Gift giving during special occasions has been going on for a very long time. At the first Purim, the one where all the Jews in the world could have been wiped out but instead experience­d a heaven-sent turning of the tide, we read of the giving of gifts. Esther 9:22 says, “As the days wherein the Jews rested from their enemies, and the month which was turned unto them from sorrow to joy, and from mourning into a good day: that they should make them days of feasting and joy, and of sending portions one to another, and gifts to the poor.”

At the original Christmas (which took place over a two-year period of time or more) we find the most famous example of gift giving. Matthew 2:11 says, “And when they were come into the house, they saw the young child with Mary his mother, and fell down, and worshiped him: and when they had opened their treasures, they presented unto him gifts; gold and frankincen­se and myrrh.”

God is a giver of gifts. In Ephesians 4:8 we read, “Wherefore he saith, When he ascended up on high, he led captivity captive and gave gifts unto men.”

And so, with the understand­ing that God is a giver of gifts, and that his people very normally give and receive gifts during special occasions, may I humbly present my rather eclectic Christmas wish list for 2018?

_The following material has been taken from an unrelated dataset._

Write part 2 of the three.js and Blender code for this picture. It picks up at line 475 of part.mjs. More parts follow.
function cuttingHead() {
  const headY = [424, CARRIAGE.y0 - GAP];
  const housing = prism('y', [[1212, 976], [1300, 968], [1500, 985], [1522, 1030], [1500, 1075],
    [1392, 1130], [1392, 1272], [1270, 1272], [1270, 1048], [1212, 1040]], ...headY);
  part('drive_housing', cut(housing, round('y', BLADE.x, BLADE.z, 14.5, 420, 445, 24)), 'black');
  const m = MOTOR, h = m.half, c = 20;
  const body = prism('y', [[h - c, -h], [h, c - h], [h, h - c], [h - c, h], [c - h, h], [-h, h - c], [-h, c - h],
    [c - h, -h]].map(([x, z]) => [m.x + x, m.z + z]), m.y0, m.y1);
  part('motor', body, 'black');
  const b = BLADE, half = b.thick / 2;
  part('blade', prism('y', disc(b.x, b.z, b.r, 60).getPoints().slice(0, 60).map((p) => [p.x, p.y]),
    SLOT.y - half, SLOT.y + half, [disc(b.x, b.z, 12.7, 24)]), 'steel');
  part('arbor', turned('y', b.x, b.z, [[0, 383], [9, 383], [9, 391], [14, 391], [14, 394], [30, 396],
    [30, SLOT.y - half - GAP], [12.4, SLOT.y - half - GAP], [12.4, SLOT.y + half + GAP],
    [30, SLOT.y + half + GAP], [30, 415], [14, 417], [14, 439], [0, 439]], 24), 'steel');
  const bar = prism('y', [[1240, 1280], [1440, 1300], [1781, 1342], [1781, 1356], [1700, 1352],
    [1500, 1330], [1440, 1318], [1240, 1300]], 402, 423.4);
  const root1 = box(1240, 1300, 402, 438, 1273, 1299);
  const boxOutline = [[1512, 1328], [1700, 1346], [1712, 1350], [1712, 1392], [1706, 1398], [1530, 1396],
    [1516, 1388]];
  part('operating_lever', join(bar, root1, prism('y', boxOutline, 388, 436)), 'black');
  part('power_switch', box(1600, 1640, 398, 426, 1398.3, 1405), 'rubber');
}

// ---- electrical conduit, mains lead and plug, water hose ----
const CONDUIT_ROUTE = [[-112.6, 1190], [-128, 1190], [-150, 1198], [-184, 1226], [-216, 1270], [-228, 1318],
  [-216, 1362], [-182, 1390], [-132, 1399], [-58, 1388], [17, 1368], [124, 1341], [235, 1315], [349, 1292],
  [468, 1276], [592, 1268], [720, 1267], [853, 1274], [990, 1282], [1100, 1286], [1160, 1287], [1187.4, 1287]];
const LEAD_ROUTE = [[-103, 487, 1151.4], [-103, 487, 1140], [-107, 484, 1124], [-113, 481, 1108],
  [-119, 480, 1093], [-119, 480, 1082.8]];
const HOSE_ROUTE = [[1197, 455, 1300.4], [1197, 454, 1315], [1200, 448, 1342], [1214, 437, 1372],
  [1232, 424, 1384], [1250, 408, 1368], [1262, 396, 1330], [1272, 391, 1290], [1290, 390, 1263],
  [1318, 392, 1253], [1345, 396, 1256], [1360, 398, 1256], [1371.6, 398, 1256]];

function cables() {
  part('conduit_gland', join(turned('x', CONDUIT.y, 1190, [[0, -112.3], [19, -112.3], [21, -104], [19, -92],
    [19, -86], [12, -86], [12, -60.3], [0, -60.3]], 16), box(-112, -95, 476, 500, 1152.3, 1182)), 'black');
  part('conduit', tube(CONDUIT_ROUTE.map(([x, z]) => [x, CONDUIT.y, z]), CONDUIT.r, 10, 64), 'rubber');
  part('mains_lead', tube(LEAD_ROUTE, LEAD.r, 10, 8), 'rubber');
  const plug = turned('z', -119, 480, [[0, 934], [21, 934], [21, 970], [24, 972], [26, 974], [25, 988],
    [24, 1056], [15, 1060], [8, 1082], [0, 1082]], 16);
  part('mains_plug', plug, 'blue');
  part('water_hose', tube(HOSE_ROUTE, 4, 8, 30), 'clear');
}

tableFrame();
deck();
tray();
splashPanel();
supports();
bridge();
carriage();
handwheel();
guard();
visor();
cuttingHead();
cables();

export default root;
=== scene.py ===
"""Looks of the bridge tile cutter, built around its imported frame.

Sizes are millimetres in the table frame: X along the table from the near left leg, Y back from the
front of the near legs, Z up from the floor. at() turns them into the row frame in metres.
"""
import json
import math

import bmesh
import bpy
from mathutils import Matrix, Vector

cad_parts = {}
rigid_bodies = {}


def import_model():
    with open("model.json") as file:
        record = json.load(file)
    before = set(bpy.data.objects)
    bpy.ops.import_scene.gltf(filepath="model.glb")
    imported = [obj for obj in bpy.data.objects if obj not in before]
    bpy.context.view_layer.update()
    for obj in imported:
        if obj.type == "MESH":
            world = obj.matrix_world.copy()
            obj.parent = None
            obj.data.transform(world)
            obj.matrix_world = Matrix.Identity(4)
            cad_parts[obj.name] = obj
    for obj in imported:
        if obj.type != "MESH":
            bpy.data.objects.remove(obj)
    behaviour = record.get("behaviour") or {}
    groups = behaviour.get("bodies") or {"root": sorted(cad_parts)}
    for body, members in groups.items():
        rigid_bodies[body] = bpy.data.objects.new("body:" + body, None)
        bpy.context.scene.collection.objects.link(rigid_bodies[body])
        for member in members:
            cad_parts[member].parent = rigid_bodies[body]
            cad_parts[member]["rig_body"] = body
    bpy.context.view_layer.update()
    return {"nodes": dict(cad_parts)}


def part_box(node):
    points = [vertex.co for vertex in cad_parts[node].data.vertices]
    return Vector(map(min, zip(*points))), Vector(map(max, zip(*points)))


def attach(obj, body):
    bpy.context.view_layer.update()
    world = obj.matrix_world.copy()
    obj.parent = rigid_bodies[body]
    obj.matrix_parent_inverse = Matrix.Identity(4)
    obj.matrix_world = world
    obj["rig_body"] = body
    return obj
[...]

One: I wish for asylum for Asia Bibi. Asia is a young Christian woman who was on death row in Pakistan for eight years, having been charged with blasphemy under Islamic Sharia law. On Oct. 31, the Pakistani supreme court overturned that conviction. That led to riots and protests, even death threats against the three judges that set her free. Her lawyer has fled to the Netherland­s in fear for his life, and there are reports that Islamic hardliners are seeking her from house to house with the intent to murder her. If she is not given asylum here soon, she will almost certainly be found and killed, just for being a Christian.

Two: I wish for a peaceful resolution to the NFL kneeling controvers­y. I would love for representa­tives of police officers and athletes and military personnel and politician­s and mere fans of the game to meet together in private; no cameras, no photo-ops, no screaming activists, no preening sycophants — just calm conversati­on between adults that results in at least a tenable solution for everyone.

Three: I wish for every peddler of the heretical “prosperity gospel” to be compelled to spend a month living with impoverish­ed and persecuted Christians in the Middle East. I suspect they would have much less stomach for their own snake oil after that.

Four: I wish that anyone who sits on the bench press bench in the gym, playing on his smartphone for half an hour while his bar plus a 25-pound weight on each side grows moss and people wait in anguish for him to move, would suddenly have the police rush in, taze him and haul him away for crimes against humanity.

Five: I wish for a “transport people from anywhere into the same room” button that I could push whenever I see people on social media, in the safety of their own homes, battling it out as if they are both the biggest and bravest warriors in the universe. I also wish for chips and salsa as I sit back and watch the fun of the “who can backtrack the fastest” contest.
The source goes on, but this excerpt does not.